Note that in this case optical flow is needed for training along with the video frames. Calculating accurate optical flow for the frame sequence might be a problem. It is actually possible to get rid of this requirement. To achieve this we introduce another neural network which is trained to predict vector field of DCL. Both networks are trained jointly as a whole with the same loss function as before.
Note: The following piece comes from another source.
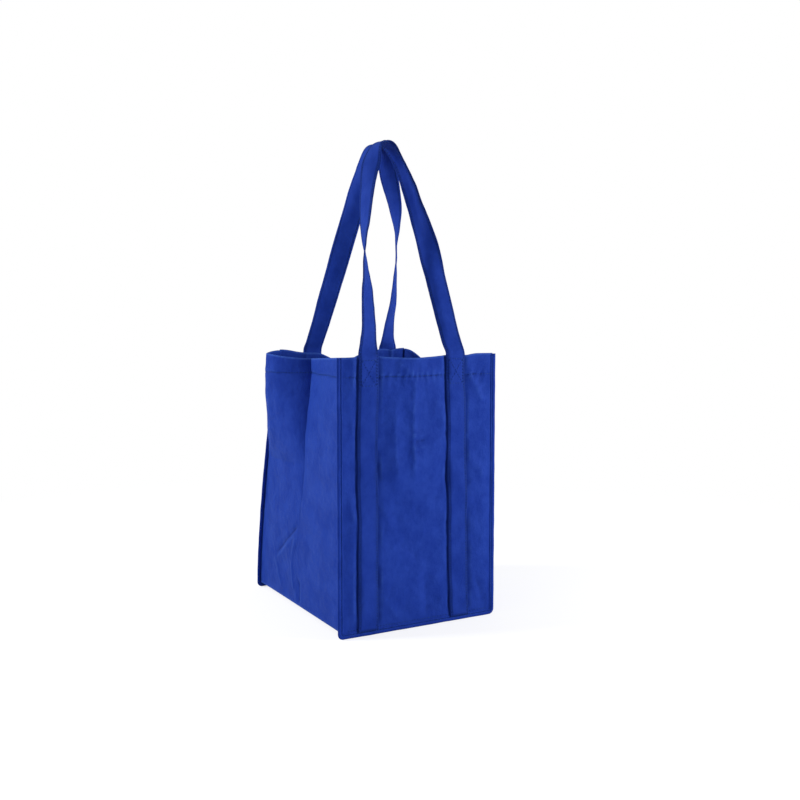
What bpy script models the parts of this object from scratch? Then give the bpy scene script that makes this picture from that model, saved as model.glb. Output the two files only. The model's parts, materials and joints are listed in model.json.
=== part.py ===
"""A six-bottle wine tote in non-woven fabric, standing open, as the pieces it is sewn from.

Metres, +Z up. The front panel faces -Y. The origin is the middle of the footprint, level with
the underside of the two seam ridges that the tote stands on.
"""

import math

import bmesh
import bpy
from mathutils import Vector

# Driving dimensions
body_width = 0.220  # across the front panel, over its two seam ridges
body_depth = 0.265  # from the front face to the back face, at the foot
rim_height = 0.330  # from the ridges' underside to the hemmed rim
handle_reach = 0.281  # from the rim to the top of a handle, along the handle's own plane
bottle_diameter = 0.075  # the body of a standard 750 ml bottle

# Thicknesses and the clearance between pieces that touch on the real tote
cloth = 0.0008
strap_thickness = 0.0016
tape_thickness = 0.0024
divider_thickness = 0.0010
board_thickness = 0.0025
gap = 0.0003

# Seam ridges: the taped seam allowance stands out round three sides of each panel
seam_reach = 0.006
ridge_corner_radius = 0.007
seam_setback = 0.0029  # from a panel's middle plane back to the gusset's sewn edge

# Hem: the top of each wall is turned inwards once
hem_drop = 0.024
hem_pitch = 0.0013  # between the middles of the two plies

# The back panel's rim is drawn forwards and narrows, and the foot stays square
back_lean = 0.056
back_inset = 0.010
lean_power = 1.5

# Rim line: lifted where the straps pull, and slack between them
front_rim_lift = 0.002
front_rim_sag = 0.004
back_rim_lift = 0.004
back_rim_sag = 0.012
lift_half_length = 0.030
sag_half_length = 0.045

# Gusset folds
gusset_fold = 0.0212  # how far the middle crease stands in at the rim
fold_start = 0.095
fold_power = 1.15
gusset_ear = 0.0154  # how far the slack cloth stands out beside the back seam
ear_start = 0.190
left_rim_drops = (0.005, 0.002)  # at the crease and at the slack cloth behind it
right_rim_drops = (0.010, 0.014)

# Straps and handles
strap_width = 0.027
strap_spacing = 0.1205  # between the middles of one panel's two straps
strap_splay = 0.0078  # how much wider apart they are at the foot
strap_pair_shift = 0.0095  # the pair sits left of the panel's middle, seen from outside
strap_foot_shift = 0.0066
front_handle_sway = 0.0035  # how far the loop's legs bow to the right
back_handle_sway = 0.0075
fold_slack = 0.0002  # between a sewn strap's face and the line that its handle folds about
handle_meeting_gap = 0.0004

# Inside
bottle_slack = 0.0015
divider_height = 0.155
board_corner_radius = 0.004
board_slack = 0.0005

# Shares of the sizes above
handle_taper_share = 0.55
twist_end_share = 0.72
crease_column_share = 0.30
ear_peak_share = 0.70
ear_pull_shares = (0.1, 2.7)
ear_depth_shares = (0.62, 0.97)
slot_depth_share = 0.5

# How finely the cloth is divided
panel_columns = 14
gusset_columns = 20
wall_rows = 11
fold_rows = 4
ply_rows = 2
strap_rows = 11
ridge_side_rows = 11
ridge_corner_rows = 5
ridge_foot_rows = 4
handle_half_steps = 30
handle_samples = 400
divider_edge_steps = 6
corner_steps = 5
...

This network learns to predict optical flow implicitly from the frame sequence which means that frame sequence alone is enough for training: there is no need to calculate optical flow beforehand.

MSE | PSNR | SSIM | |
---|---|---|---|

Average frame | 0.0079 | 21.0 | 0.836 |

NN with MSE loss | 0.0050 | 23.0 | 0.614 |

Adversarial NN | 0.0053 | 22.8 | 0.721 |

Simple warping | 0.0052 | 22.8 | 0.907 |

NN with optical flow prior | 0.0023 | 26.4 | 0.945 |

## References

- [1] J. Zhai, K. Yu, J. Li, and S. Li, “A low complexity motion compensated frame interpolation method,” SPIE, 2005.
- [2] S. Meyer, O. Wang, H. Zimmer, M. Grosse, and A. Sorkine-Hornung, “Phase-based frame interpolation for video,” CVPR, 2015.
- [3] G. Long, L. Kneip, J. M. Alvarez, and H. Li, “Learning image matching by simply watching video,” CoRR, vol. abs/1603.06041, 2016.
- [4] P. Fischer, A. Dosovitskiy, E. Ilg, P. Häusser, C. Hazirbas, V. Golkov, P. van der Smagt, D. Cremers, and T. Brox, “Flownet: Learning optical flow with convolutional networks,” CoRR, vol. abs/1504.06852, 2015.
- [5] H. B. Yahia, “Frame interpolation using convolutional neural networks on 2d animation,” 2016.
- [6] K. He, X. Zhang, S. Ren, and J. Sun, “Deep residual learning for image recognition,” CoRR, vol. abs/1512.03385, 2015.
- [7] I. J. Goodfellow, J. Pouget-Abadie, M. Mirza, B. Xu, D. Warde-Farley, S. Ozair, A. C. Courville, and Y. Bengio, “Generative adversarial networks,” CoRR, vol. abs/1406.2661, 2014.
- [8] J. Johnson, A. Alahi, and F. Li, “Perceptual losses for real-time style transfer and super-resolution,” CoRR, vol. abs/1603.08155, 2016.